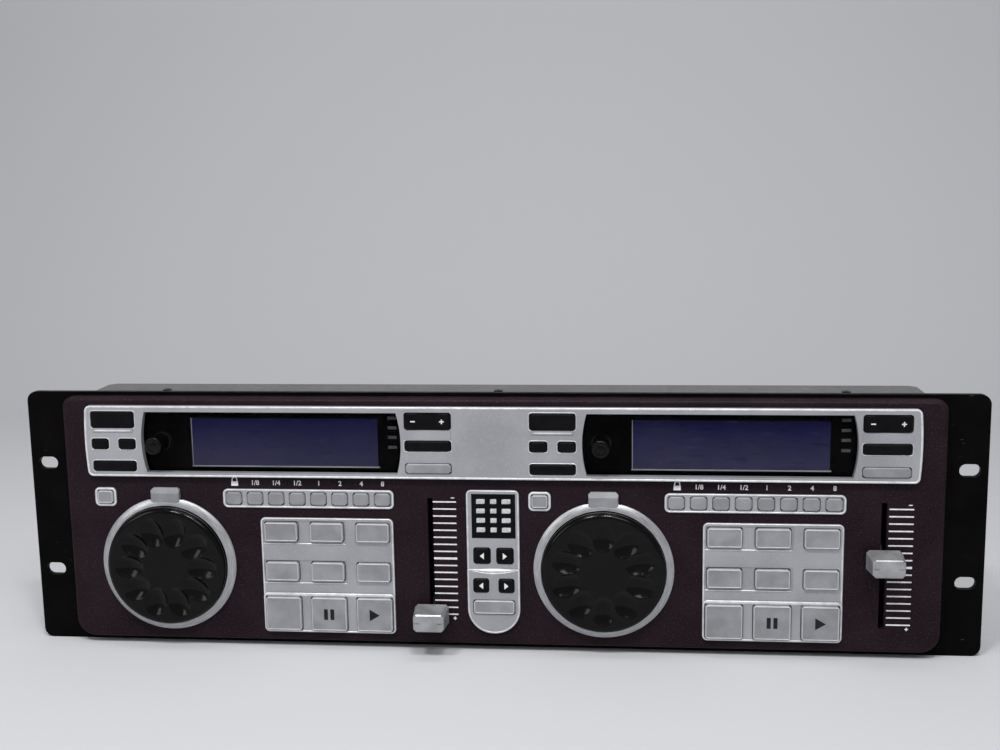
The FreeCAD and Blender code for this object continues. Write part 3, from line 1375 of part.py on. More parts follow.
def make_screws():
    """All screws: boards to the plate, main board to the tray, cover to the tray."""
    pieces = []
    for number, (x, z) in enumerate(post_places()):
        pieces.append(screw(f"board_screw_{number}", (x, -BOARD_BACK, z), "rear",
                            s.board_thickness + s.screw_bite))
    level = FLOOR_TOP + s.main_post_height + s.board_thickness
    for number, (x, y) in enumerate(main_post_places()):
        pieces.append(screw(f"main_screw_{number}", (x, y, level), "up",
                            s.board_thickness + s.screw_bite))
    for number, x in enumerate(cover_screw_places()):
        pieces.append(screw(f"cover_screw_{number}", (x, s.cover_screw_y, CHASSIS_TOP), "up",
                            s.cover_screw_bite))
    nodes["screws"] = group("screws", pieces)


def pitch_fader(name, x, rest):
    """A fader's knob, lever and carriage, at rest that far above the middle of its travel."""
    z = s.fader_z + rest
    back = FASCIA_FRONT + s.cap_gap
    front = back + s.cap_depth
    narrow_width = s.cap_width - s.cap_slope * 2
    half_height = s.cap_height / 2
    narrow_half = half_height - s.cap_slope
    block = tapered_box(name + "_block", x, (s.cap_width, z - half_height, z + half_height),
                        (narrow_width, z - narrow_half, z + narrow_half), back, front)
    bevelled = bevel(name + "_cap", block, s.cap_corner, s.cap_bevel)
    lines = [panel_box(f"{name}_line_{side + 1}",
                       x + (s.cap_width - s.cap_line_length) * (side / 2), z,
                       s.cap_line_length, s.cap_line, front - s.cap_line_depth,
                       front + s.cap_line_depth)
             for side in (-1, 1)]
    grooved = cut(name + "_cap_grooved", bevelled, lines)
    lever = panel_box(name + "_lever", x, z, s.lever_thickness, s.lever_width,
                      -s.fader_body_wall * 3, back)
    carriage_back = -s.fader_body_wall * 2 - s.carriage_depth
    carriage = panel_box(name + "_carriage", x, z, s.carriage_width, s.carriage_height,
                         carriage_back, carriage_back + s.carriage_depth)
    nodes[name] = fuse(name, [grooved, lever, carriage])


def select_knob(deck, x):
    """The knob behind the window, and the shaft that it turns and pushes on."""
    back = BEZEL_BACK + s.knob_lens_gap
    tip = s.knob_ahead - s.shaft_tip_gap
    end = BOARD_FRONT + s.key_gap + s.shaft_travel + s.key_gap
    nodes[f"{deck}_select_shaft"] = panel_disc(f"{deck}_select_shaft", x, KNOB_Z,
                                               s.shaft_radius, end, tip)
    name = f"{deck}_select_knob"
    body = new_body(name, x, KNOB_Z)
    outline = sketch_on(body, name + "_profile", role="XY_Plane")
    bore = s.shaft_radius + s.shaft_fit
    profile(outline, (
        (0, -s.knob_ahead),
        (s.knob_radius - s.knob_bevel, -s.knob_ahead),
        (s.knob_radius, -(s.knob_ahead - s.knob_bevel)),
        (s.knob_radius, -back),
        (bore, -back),
        (bore, -(tip + s.key_gap)),
        (0, -(tip + s.key_gap)),
    ))
    turned = feature(body, "Revolution", name + "_turned", outline, {"Angle": 360})
    turned.ReferenceAxis = (outline, ["V_Axis"])
    nodes[name] = body


def check_model():
    """Stop if any object failed, or if a sub-part has no sound shape."""
    for item in doc.Objects:
        if "Invalid" in item.State or "Error" in item.State:
            raise RuntimeError(f"{item.Label} failed: {item.State}")
        if item.TypeId.startswith("Part::") and not item.Shape.Solids:
            raise RuntimeError(f"{item.Label} holds no solid")
    for name, item in nodes.items():
        if item.Shape.isNull() or not item.Shape.isValid():
            raise RuntimeError(f"{name} has no sound shape")


make_rack_plate()
make_fascia()
make_bezel()
make_lenses()
make_silver_frames()
for deck_name, deck_middle in DECKS.items():
    make_deck_keys(deck_name, deck_middle)
    jog_wheel(f"{deck_name}_jog_wheel", deck_middle + s.jog_x)
    select_knob(deck_name, deck_middle + s.knob_x)
make_pod_keys()
# The photographed faders rest near the foot of their travel on the left, and a little above
# its middle on the right.
pitch_fader("left_pitch_fader", DECKS["left"] + s.fader_x, s.left_fader_rest)
pitch_fader("right_pitch_fader", DECKS["right"] + s.fader_x, s.right_fader_rest)
make_circuit_boards()
make_chassis()
make_cover()
make_screws()

doc.recompute()
check_model()
os.makedirs("parts", exist_ok=True)
for node_name, node_item in nodes.items():
    node_item.Shape.exportStep(f"parts/{node_name}.step")
print(len(nodes), "sub-parts written")
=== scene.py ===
"""Looks of the rackmount DJ controller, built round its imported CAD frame.

Sizes in the dataclasses are in millimetres, and become metres where a mesh is made. X runs
along the rack plate, Y to the rear and Z up. "Ahead" is a distance in front of the rack plate's
rear face, so a point that is 10 ahead has y = -0.010.
"""
import json
import logging
import math
from collections.abc import Sequence
from dataclasses import dataclass, field
from enum import Enum

import bmesh
import bpy
import numpy as np
from mathutils import Matrix, Quaternion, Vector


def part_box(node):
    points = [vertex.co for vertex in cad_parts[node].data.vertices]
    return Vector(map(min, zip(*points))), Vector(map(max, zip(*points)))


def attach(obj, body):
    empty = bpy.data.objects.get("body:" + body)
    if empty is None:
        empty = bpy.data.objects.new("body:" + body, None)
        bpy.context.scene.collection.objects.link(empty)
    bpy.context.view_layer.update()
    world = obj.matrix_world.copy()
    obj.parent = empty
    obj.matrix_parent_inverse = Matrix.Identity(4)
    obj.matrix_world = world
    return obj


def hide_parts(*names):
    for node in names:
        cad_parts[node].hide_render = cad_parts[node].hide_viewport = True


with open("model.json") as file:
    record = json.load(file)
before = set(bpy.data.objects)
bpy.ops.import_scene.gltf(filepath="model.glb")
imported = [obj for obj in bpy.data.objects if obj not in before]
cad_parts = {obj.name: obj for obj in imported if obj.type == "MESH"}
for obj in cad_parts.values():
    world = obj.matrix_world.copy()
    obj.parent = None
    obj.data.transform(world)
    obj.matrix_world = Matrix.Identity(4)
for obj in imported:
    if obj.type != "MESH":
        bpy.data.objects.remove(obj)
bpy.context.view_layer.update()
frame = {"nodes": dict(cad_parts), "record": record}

log = logging.getLogger("rack_controller")

Array = np.ndarray
Colour = tuple[float, float, float]
Point = tuple[float, float, float]

MM = 0.001
FULL_TURN = 2 * math.pi
PRINT_HEIGHT = 0.05
FRAME_FACE = 10.8
BEZEL_FACE = 12.5
PAD_SIZE = (17.3, 10.0)
BIG_PAD_SIZE = (18.6, 17.8)
# Most of a noise's values lie between these two.
NOISE_SPAN = (0.3, 0.7)
# Points nearer than this, in metres, are one: in a new piece, and in a CAD node that is read.
JOIN_REACH = 2e-6
CAD_JOIN_REACH = 1e-6
# Points on a round corner, points on a side, and the part of the side that they span.
CORNER_STEPS = 13
SIDE_STEPS = 9
SIDE_SPAN = (0.08, 0.92)
# A figure's height as a share of the type's size, and how much bolder its edge is drawn.
FIGURE_SHARE = 0.7
FIGURE_WEIGHT = 0.024


class Side(Enum):
    """The two decks, as the CAD nodes' names begin."""

    LEFT = "left"
    RIGHT = "right"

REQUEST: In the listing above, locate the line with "doc.recompute()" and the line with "before = set(bpy.data.objects)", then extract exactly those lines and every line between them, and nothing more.

SOLUTION TO THE PROBLEM:
doc.recompute()
check_model()
os.makedirs("parts", exist_ok=True)
for node_name, node_item in nodes.items():
    node_item.Shape.exportStep(f"parts/{node_name}.step")
print(len(nodes), "sub-parts written")
=== scene.py ===
"""Looks of the rackmount DJ controller, built round its imported CAD frame.

Sizes in the dataclasses are in millimetres, and become metres where a mesh is made. X runs
along the rack plate, Y to the rear and Z up. "Ahead" is a distance in front of the rack plate's
rear face, so a point that is 10 ahead has y = -0.010.
"""
import json
import logging
import math
from collections.abc import Sequence
from dataclasses import dataclass, field
from enum import Enum

import bmesh
import bpy
import numpy as np
from mathutils import Matrix, Quaternion, Vector


def part_box(node):
    points = [vertex.co for vertex in cad_parts[node].data.vertices]
    return Vector(map(min, zip(*points))), Vector(map(max, zip(*points)))


def attach(obj, body):
    empty = bpy.data.objects.get("body:" + body)
    if empty is None:
        empty = bpy.data.objects.new("body:" + body, None)
        bpy.context.scene.collection.objects.link(empty)
    bpy.context.view_layer.update()
    world = obj.matrix_world.copy()
    obj.parent = empty
    obj.matrix_parent_inverse = Matrix.Identity(4)
    obj.matrix_world = world
    return obj


def hide_parts(*names):
    for node in names:
        cad_parts[node].hide_render = cad_parts[node].hide_viewport = True


with open("model.json") as file:
    record = json.load(file)
before = set(bpy.data.objects)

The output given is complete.